Les autorités identifient 186 suspects face aux détournement d’aide au Tigré
Les enquêtes ordonnées par les autorités régionales intérimaires du Tigré sur le détournement de l’aide alimentaire dans cette région d’Ethiopie ont identifié 186 suspects, membres du gouvernement et d’organismes humanitaires, selon le chef de la commission d’enquête.
Le 3 mai, l’USAID, l’agence humanitaire du gouvernement américain, et le Programme alimentaire mondial (PAM) des Nations unies ont annoncé la suspension indéfinie de leur aide alimentaire au Tigré en raison des détournements.
Tous deux ont ensuite étendu cette décision à l’ensemble de l’Éthiopie le 8 juin, l’USAID évoquant un détournement « généralisé et coordonné » de l’aide alimentaire à travers le pays.
« Cinq entités, le gouvernement érythréen, le gouvernement fédéral éthiopien, les autorités régionales du Tigré, les coordinateurs des camps de déplacés et les humanitaires, ont participé » à ces détournements, rapporte Tigrai TV, le média officiel des autorités régionales du Tigré, citant un entretien mercredi avec le général Fiseha Kidanu, chef de la commission d’enquête.
« Sept des 186 suspects ont déjà été incarcérés », a déclaré le général Fiseha, sans préciser à quelles entités appartiennent les suspects identifiés.
Entre novembre 2020 et novembre 2022, le Tigré a été le théâtre d’un conflit brutal entre le gouvernement fédéral éthiopien et les autorités régionales qui avaient rejoint la rébellion, au cours duquel la région a été coupée du monde pendant plusieurs mois et privée d’aide humanitaire.

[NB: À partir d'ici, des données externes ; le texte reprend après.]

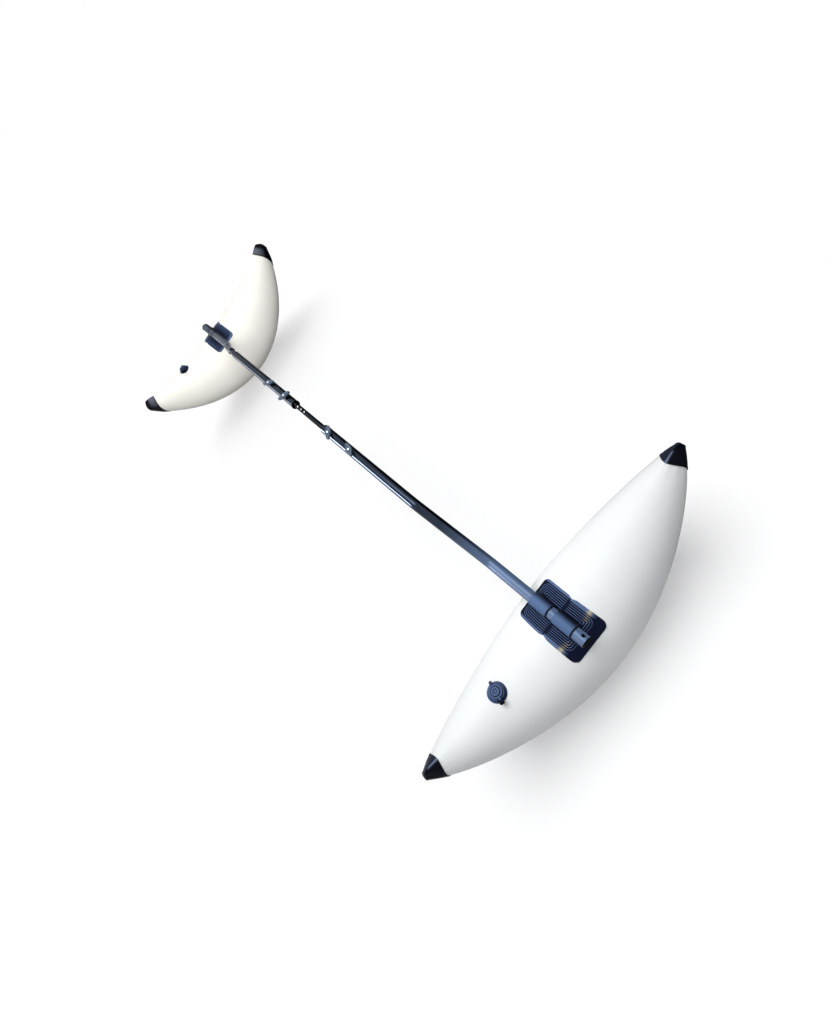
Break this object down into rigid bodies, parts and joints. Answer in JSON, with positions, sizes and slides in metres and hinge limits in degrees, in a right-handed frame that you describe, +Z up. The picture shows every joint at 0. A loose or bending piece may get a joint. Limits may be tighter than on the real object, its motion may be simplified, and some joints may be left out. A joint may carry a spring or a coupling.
{
  "type": "kayak outrigger",
  "caption": "Kayak outrigger with inflated banana-shaped floats, ribbed sleeve mounts and valves, on a cranked telescopic pole with wing-knob clamps.",
  "frame": {"origin": "middle of the outrigger at the level that the floats' bellies rest on", "axes": "+X along the pole towards the near float, +Y along the floats, +Z up"},
  "size_m": [2.556, 1.0408, 0.4496],
  "materials": {
    "anodised_tube": "dark anodised",
    "dark_rod": "black anodised",
    "stainless": "polished",
    "knob_plastic": "satin",
    "black_plastic": "moulded",
    "white_pvc": "welded PVC",
    "black_pvc": "welded PVC",
    "navy_rubber": "moulded, ribbed",
    "black_rubber": "soft",
    "valve_plastic": "moulded"
  },
  "bodies": {
    "near_pole": {"near_arm": "anodised_tube", "near_end_plug": "black_plastic", "near_mouth_bush": "black_plastic", "near_inner_insert": "stainless", "near_outer_insert": "stainless", "centre_rod": "dark_rod", "rod_core": "stainless", "near_rod_guide": "black_plastic", "far_rod_guide": "black_plastic"},
    "far_pole": {"far_arm": "anodised_tube", "far_end_plug": "black_plastic", "far_mouth_bush": "black_plastic", "far_inner_insert": "stainless", "far_outer_insert": "stainless"},
    "near_inner_clamp": {"near_inner_knob": "knob_plastic", "near_inner_stud": "stainless"},
    "near_outer_clamp": {"near_outer_knob": "knob_plastic", "near_outer_stud": "stainless"},
    "near_grips": {"near_ring_outer": "black_rubber", "near_ring_inner": "black_rubber"},
    "near_float_body": {"near_float": "white_pvc", "near_cap_front": "black_pvc", "near_cap_back": "black_pvc", "near_mount_outer": "navy_rubber", "near_mount_inner": "navy_rubber", "near_valve_base": "valve_plastic"},
    "near_valve": {"near_valve_body": "valve_plastic", "near_valve_flap": "black_rubber"},
    "near_valve_lid": {"near_valve_cap": "valve_plastic"},
    "far_inner_clamp": {"far_inner_knob": "knob_plastic", "far_inner_stud": "stainless"},
    "far_outer_clamp": {"far_outer_knob": "knob_plastic", "far_outer_stud": "stainless"},
    "far_grips": {"far_ring_outer": "black_rubber", "far_ring_inner": "black_rubber"},
    "far_float_body": {"far_float": "white_pvc", "far_cap_front": "black_pvc", "far_cap_back": "black_pvc", "far_mount_outer": "navy_rubber", "far_mount_inner": "navy_rubber", "far_valve_base": "valve_plastic"},
    "far_valve": {"far_valve_body": "valve_plastic", "far_valve_flap": "black_rubber"},
    "far_valve_lid": {"far_valve_cap": "valve_plastic"}
  },
  "joints": [
    {"name": "pole_telescope", "type": "slide", "parent": "near_pole", "child": "far_pole", "axis": [-1, 0, 0], "range_m": [-0.12, 0.15]},
    {"name": "near_inner_clamp_turn", "type": "hinge", "parent": "near_pole", "child": "near_inner_clamp", "pos_m": [0.199, 0, 0.4215], "axis": [0, 0, 1], "continuous": true},
    {"name": "near_outer_clamp_turn", "type": "hinge", "parent": "near_pole", "child": "near_outer_clamp", "pos_m": [0.329, 0, 0.4215], "axis": [0, 0, 1], "continuous": true},
    {"name": "near_float_slide", "type": "slide", "parent": "near_pole", "child": "near_grips", "axis": [1, 0, 0], "range_m": [-0.08, 0]},
    {"name": "near_float_pitch", "type": "hinge", "parent": "near_grips", "child": "near_float_body", "pos_m": [1.129, 0, 0.3215], "axis": [1, 0, 0], "range_deg": [-35, 35]},
    {"name": "near_valve_unscrew", "type": "hinge", "parent": "near_float_body", "child": "near_valve", "pos_m": [1.129, -0.2397, 0.31677], "axis": [0, 0.1728, 0.985], "continuous": true},
    {"name": "near_valve_lid_flip", "type": "hinge", "parent": "near_valve", "child": "near_valve_lid", "pos_m": [1.15811, -0.24463, 0.33063], "axis": [0.2419, 0.9557, -0.1677], "range_deg": [0, 165]},
    {"name": "far_inner_clamp_turn", "type": "hinge", "parent": "far_pole", "child": "far_inner_clamp", "pos_m": [-0.121, 0, 0.4215], "axis": [0, 0, 1], "continuous": true},
    {"name": "far_outer_clamp_turn", "type": "hinge", "parent": "far_pole", "child": "far_outer_clamp", "pos_m": [-0.251, 0, 0.4215], "axis": [0, 0, 1], "continuous": true},
    {"name": "far_float_slide", "type": "slide", "parent": "far_pole", "child": "far_grips", "axis": [-1, 0, 0], "range_m": [-0.08, 0]},
    {"name": "far_float_pitch", "type": "hinge", "parent": "far_grips", "child": "far_float_body", "pos_m": [-1.129, 0, 0.3215], "axis": [1, 0, 0], "range_deg": [-35, 35]},
    {"name": "far_valve_unscrew", "type": "hinge", "parent": "far_float_body", "child": "far_valve", "pos_m": [-1.129, -0.2397, 0.31677], "axis": [0, 0.1728, 0.985], "continuous": true},
    {"name": "far_valve_lid_flip", "type": "hinge", "parent": "far_valve", "child": "far_valve_lid", "pos_m": [-1.09989, -0.24463, 0.33063], "axis": [0.2419, 0.9557, -0.1677], "range_deg": [0, 165]}
  ]
}
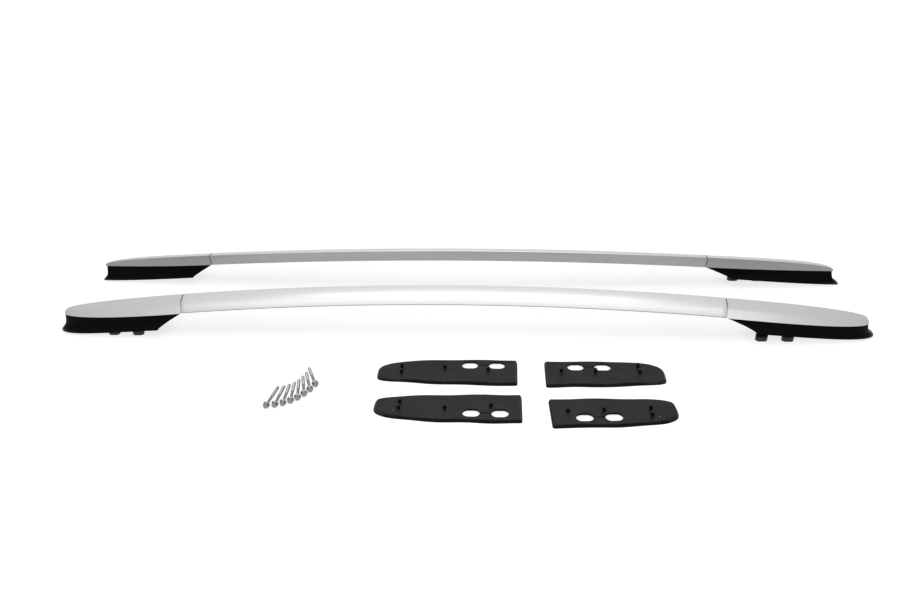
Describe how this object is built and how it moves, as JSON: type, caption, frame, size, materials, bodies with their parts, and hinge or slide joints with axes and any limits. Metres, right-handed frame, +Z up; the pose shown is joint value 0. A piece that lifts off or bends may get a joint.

L’armée éthiopienne, ainsi que des forces des régions éthiopiennes voisines, sont intervenues militairement au Tigré pour soutenir l’armée fédérale éthiopienne. Toutes les personnes impliquées dans le conflit ont été accusées de multiples actes de violence.
Le 3 mai, Getachew Reda, président de l’administration régionale intérimaire mise en place à la fin du conflit, a annoncé que, « compte tenu de la gravité du problème et de l’accumulation des preuves », il avait lancé une « enquête pour s’assurer que tous les responsables sont tenus responsables ».
Jeudi, le ministère éthiopien des Affaires étrangères a réitéré qu’une « enquête appropriée sera menée » au niveau national, conformément à « l’accord conclu entre les gouvernements américain et éthiopien » suite à l’annonce de l’USAID.
« Néanmoins, cela n’empêchera pas certaines entités de vouloir utiliser » le détournement de l’aide « comme un outil de pression diplomatique », a expliqué Meles Alem, porte-parole du ministère éthiopien des Affaires étrangères, lors d’un point presse jeudi.
Fin mai, l’agence humanitaire de l’ONU (Ocha) estimait que quelque 20 millions de personnes, soit 16 % des 120 millions d’Éthiopiens, étaient dépendantes de l’aide alimentaire en raison d’un conflit et d’une sécheresse historique dans la Corne de l’Afrique.